_Instructions for the task_: Your task is to extract every line from the material below exactly.

#####

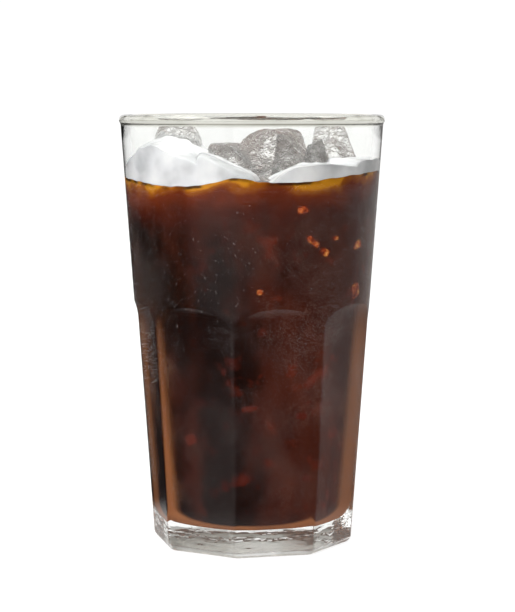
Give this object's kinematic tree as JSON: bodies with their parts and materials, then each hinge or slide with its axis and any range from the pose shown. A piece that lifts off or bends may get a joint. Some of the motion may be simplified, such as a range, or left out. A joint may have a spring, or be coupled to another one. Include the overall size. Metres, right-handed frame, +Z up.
{
  "type": "iced coffee",
  "caption": "Tall conical tumbler with arched flats, a clear thick foot and a beaded lip, filled with black coffee and floating ice.",
  "frame": {"origin": "centre of the glass's underside, on the table", "axes": "+Z up along the glass's axis, +X to the right and -Y towards the viewer in the front view"},
  "size_m": [0.086, 0.086, 0.1394],
  "materials": {
    "glass": "clear pressed glass, fogged outside below the drink's level",
    "coffee": "dark translucent liquid",
    "ice": "clear and frosted wet ice"
  },
  "bodies": {
    "root": {"glass": "glass", "coffee": "coffee", "ice_left": "ice", "ice_small": "ice", "ice_middle": "ice", "ice_right": "ice", "ice_front": "ice"}
  },
  "joints": []
}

#####

_The answer_:
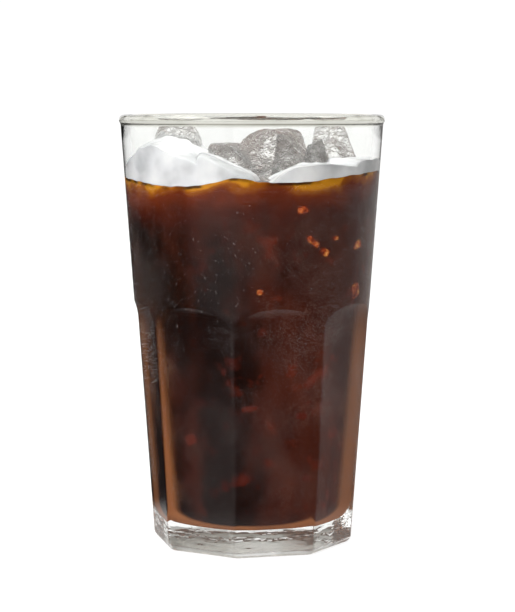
Give this object's kinematic tree as JSON: bodies with their parts and materials, then each hinge or slide with its axis and any range from the pose shown. A piece that lifts off or bends may get a joint. Some of the motion may be simplified, such as a range, or left out. A joint may have a spring, or be coupled to another one. Include the overall size. Metres, right-handed frame, +Z up.
{
  "type": "iced coffee",
  "caption": "Tall conical tumbler with arched flats, a clear thick foot and a beaded lip, filled with black coffee and floating ice.",
  "frame": {"origin": "centre of the glass's underside, on the table", "axes": "+Z up along the glass's axis, +X to the right and -Y towards the viewer in the front view"},
  "size_m": [0.086, 0.086, 0.1394],
  "materials": {
    "glass": "clear pressed glass, fogged outside below the drink's level",
    "coffee": "dark translucent liquid",
    "ice": "clear and frosted wet ice"
  },
  "bodies": {
    "root": {"glass": "glass", "coffee": "coffee", "ice_left": "ice", "ice_small": "ice", "ice_middle": "ice", "ice_right": "ice", "ice_front": "ice"}
  },
  "joints": []
}